* Begin SUPPLIED INFORMATION *

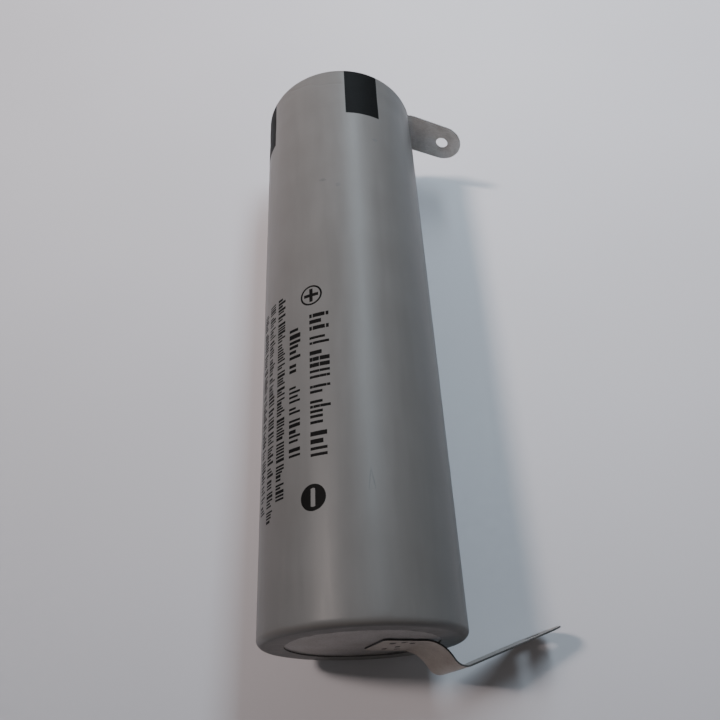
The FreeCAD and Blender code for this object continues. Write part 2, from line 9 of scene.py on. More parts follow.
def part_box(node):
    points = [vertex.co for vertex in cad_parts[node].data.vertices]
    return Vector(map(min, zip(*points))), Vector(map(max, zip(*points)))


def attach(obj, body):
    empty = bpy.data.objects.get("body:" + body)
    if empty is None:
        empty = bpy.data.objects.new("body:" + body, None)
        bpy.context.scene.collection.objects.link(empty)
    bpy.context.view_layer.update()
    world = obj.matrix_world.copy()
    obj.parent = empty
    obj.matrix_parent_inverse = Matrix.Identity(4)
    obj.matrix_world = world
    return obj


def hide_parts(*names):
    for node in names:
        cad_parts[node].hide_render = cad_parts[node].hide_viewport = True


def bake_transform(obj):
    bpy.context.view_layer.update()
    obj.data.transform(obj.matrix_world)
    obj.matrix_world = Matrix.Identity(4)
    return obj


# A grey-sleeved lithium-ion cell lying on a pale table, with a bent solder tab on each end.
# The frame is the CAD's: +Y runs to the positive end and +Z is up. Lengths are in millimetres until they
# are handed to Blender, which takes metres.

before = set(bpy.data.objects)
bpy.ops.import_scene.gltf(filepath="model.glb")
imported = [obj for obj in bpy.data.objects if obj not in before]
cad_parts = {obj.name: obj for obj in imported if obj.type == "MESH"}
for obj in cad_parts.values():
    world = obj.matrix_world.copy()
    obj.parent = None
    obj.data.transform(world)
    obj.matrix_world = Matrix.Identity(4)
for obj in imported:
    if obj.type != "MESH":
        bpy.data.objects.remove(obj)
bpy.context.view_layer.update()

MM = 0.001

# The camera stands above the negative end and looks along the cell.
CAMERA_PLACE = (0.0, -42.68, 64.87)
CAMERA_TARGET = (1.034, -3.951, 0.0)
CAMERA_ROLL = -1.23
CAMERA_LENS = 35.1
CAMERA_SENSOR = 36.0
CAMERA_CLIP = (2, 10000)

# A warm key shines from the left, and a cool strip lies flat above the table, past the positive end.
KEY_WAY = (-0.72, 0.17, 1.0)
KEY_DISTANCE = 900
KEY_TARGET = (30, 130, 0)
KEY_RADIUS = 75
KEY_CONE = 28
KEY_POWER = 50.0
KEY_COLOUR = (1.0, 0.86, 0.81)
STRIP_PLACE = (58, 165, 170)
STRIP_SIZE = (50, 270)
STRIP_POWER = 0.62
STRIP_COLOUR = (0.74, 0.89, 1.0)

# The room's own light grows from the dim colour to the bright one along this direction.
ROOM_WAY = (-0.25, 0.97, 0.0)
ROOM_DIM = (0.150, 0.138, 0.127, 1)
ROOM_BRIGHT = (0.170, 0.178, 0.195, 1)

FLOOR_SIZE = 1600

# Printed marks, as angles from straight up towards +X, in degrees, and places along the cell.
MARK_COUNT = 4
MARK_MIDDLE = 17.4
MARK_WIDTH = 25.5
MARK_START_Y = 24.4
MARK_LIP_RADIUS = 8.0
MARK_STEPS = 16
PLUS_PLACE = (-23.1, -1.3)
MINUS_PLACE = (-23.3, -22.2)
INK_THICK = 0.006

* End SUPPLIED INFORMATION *
* Begin SUPPLIED INFORMATION *

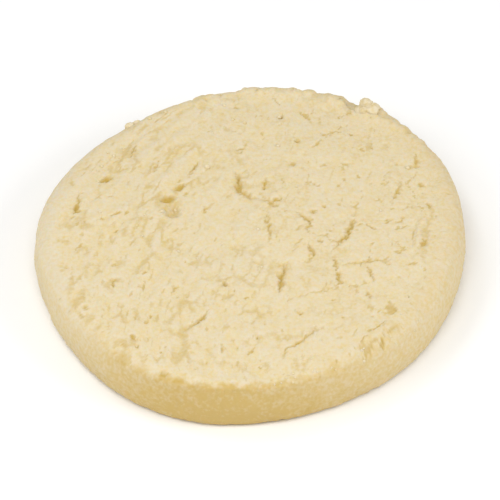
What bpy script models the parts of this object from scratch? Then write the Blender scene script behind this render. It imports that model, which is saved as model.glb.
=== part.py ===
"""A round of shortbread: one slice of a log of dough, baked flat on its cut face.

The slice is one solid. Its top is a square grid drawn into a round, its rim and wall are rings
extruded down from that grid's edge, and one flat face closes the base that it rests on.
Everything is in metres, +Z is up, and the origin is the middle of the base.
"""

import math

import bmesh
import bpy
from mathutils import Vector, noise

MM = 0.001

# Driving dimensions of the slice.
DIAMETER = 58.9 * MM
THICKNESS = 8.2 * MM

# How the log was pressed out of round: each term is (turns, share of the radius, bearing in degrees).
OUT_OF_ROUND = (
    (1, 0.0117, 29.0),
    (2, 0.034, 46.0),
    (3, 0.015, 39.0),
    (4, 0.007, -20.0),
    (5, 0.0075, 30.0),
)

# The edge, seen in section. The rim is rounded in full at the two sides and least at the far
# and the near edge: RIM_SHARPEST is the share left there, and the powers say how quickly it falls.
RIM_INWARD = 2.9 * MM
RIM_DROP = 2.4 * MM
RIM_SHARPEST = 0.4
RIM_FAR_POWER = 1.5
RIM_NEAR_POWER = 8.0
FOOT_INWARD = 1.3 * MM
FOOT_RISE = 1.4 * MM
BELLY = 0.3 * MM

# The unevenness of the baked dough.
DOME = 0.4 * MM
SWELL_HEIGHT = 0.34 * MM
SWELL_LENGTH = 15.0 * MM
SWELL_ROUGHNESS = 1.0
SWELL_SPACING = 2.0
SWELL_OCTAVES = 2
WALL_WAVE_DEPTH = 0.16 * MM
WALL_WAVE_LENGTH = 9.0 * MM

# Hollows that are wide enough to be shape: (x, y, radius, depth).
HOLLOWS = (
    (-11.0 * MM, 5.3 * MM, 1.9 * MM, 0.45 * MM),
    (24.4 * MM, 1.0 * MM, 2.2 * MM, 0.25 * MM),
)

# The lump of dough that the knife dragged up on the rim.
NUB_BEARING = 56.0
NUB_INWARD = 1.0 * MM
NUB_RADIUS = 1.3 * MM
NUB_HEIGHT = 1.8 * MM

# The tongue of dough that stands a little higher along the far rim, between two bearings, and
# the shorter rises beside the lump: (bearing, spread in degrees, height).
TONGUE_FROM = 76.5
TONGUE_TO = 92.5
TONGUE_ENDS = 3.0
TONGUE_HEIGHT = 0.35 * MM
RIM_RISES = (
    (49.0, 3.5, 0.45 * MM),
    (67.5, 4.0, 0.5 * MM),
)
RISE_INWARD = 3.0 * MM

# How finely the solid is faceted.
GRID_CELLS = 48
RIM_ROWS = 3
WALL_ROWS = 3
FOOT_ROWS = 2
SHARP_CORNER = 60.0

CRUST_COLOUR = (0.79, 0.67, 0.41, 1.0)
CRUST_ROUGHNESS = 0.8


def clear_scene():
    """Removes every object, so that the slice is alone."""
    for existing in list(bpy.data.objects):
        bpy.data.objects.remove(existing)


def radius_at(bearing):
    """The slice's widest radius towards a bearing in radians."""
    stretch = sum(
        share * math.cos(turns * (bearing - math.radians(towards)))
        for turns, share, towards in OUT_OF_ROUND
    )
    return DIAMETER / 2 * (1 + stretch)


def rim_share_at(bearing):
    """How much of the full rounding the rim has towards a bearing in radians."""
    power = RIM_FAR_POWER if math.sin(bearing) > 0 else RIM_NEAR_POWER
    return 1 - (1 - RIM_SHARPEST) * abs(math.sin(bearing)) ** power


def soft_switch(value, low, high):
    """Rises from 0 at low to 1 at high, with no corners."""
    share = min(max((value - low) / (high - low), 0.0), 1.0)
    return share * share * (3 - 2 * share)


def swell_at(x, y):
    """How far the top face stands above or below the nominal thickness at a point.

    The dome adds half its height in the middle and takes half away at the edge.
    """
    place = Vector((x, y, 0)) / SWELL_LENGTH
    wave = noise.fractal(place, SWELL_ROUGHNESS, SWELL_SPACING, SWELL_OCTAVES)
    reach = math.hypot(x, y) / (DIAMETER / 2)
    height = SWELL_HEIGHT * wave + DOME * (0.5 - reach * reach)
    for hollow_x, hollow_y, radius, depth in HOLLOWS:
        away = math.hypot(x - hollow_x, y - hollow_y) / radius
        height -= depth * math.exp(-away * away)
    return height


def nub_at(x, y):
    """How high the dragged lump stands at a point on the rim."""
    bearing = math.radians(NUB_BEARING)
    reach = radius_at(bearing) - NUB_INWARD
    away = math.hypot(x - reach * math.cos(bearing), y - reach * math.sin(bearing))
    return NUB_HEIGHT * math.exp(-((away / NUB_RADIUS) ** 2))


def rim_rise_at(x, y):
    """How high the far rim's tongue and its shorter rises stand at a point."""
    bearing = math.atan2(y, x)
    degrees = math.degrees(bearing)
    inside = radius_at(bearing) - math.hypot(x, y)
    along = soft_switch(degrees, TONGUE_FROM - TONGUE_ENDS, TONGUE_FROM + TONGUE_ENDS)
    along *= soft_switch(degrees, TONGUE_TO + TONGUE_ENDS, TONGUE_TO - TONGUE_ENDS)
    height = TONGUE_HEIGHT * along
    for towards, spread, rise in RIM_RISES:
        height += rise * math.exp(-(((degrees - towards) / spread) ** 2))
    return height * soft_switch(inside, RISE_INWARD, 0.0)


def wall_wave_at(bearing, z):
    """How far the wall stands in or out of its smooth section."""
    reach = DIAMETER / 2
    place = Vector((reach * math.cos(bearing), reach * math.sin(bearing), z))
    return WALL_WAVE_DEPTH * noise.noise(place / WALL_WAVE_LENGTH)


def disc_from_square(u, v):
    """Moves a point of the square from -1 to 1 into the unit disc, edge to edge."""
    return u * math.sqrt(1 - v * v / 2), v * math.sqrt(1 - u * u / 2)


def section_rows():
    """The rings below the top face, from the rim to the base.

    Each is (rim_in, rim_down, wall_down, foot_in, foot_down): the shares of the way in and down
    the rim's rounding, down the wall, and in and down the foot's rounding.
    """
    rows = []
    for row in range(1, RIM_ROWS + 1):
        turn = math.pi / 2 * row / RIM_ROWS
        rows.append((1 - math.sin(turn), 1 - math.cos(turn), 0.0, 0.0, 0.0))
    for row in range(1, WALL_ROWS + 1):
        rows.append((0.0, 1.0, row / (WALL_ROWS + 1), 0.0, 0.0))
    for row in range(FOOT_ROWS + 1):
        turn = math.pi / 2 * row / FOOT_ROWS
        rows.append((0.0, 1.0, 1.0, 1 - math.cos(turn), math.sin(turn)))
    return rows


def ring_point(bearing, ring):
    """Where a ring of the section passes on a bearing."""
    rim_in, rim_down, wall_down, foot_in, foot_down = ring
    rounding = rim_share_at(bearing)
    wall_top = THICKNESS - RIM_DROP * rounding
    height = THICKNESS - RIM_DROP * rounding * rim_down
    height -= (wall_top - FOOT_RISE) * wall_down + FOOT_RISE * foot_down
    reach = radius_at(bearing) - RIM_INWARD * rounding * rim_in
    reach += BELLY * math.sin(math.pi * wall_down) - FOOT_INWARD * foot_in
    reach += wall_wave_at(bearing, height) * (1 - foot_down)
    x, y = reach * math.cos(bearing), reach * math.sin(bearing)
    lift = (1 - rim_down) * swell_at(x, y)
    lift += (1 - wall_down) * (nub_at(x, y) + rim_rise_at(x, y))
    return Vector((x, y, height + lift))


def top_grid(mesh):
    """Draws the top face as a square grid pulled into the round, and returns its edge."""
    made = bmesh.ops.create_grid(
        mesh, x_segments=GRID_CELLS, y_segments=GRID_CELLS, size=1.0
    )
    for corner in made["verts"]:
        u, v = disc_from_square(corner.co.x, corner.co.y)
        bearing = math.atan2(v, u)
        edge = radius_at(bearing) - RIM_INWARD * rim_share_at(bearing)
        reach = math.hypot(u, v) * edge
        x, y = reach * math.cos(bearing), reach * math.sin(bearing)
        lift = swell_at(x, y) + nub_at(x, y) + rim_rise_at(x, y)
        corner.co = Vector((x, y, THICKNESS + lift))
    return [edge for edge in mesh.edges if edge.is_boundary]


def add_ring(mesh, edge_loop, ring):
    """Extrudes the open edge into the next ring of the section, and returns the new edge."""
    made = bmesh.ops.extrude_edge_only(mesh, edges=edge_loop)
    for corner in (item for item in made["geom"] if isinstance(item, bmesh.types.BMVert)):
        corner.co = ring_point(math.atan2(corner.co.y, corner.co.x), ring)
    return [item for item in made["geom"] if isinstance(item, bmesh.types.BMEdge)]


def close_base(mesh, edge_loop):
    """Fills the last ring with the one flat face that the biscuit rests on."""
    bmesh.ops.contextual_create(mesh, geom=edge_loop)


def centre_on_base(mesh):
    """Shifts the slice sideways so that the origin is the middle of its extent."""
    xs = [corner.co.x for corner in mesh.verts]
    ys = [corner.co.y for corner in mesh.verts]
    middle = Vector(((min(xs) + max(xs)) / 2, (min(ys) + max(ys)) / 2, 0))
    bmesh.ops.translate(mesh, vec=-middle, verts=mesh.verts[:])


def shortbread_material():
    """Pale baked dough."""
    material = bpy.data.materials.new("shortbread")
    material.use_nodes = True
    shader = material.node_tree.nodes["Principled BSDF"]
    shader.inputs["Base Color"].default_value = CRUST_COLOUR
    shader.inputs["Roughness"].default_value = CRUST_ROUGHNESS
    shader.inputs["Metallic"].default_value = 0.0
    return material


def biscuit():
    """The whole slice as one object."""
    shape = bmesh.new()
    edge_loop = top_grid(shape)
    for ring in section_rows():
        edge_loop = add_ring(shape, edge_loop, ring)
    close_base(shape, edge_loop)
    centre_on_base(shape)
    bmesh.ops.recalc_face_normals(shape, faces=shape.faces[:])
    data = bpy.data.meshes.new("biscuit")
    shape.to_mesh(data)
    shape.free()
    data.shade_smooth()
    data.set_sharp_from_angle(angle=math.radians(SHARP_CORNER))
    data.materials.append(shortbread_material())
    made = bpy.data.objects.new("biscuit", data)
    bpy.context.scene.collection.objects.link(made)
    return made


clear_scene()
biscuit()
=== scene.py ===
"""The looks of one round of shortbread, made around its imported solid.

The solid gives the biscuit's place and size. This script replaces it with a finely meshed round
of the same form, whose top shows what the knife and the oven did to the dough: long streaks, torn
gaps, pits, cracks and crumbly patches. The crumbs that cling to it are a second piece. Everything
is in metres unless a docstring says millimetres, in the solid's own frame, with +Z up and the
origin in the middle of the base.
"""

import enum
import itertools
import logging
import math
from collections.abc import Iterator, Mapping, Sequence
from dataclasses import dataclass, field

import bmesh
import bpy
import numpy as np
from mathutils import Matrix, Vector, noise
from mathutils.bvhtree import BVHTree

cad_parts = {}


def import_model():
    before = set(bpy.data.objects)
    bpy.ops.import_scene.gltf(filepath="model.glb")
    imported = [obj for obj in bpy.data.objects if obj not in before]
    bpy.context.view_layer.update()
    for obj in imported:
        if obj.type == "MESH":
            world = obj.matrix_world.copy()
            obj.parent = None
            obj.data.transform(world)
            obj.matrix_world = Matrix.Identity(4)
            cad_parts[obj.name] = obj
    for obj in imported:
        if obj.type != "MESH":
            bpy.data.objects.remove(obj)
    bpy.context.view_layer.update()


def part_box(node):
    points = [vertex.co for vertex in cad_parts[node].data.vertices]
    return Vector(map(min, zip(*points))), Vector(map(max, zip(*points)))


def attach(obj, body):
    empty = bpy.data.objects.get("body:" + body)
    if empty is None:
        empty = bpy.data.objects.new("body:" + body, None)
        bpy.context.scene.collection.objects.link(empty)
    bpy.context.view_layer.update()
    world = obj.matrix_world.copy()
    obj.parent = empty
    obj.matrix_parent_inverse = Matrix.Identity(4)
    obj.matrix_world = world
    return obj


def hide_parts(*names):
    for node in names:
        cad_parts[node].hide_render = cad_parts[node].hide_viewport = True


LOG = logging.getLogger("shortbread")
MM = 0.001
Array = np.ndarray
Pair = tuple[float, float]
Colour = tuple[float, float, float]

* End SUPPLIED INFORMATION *

SET EXERCISE:
Starting at the line that holds "What bpy script", copy each line exactly and stop after the line that holds "its cut face.".

IN RESPONSE:
What bpy script models the parts of this object from scratch? Then write the Blender scene script behind this render. It imports that model, which is saved as model.glb.
=== part.py ===
"""A round of shortbread: one slice of a log of dough, baked flat on its cut face.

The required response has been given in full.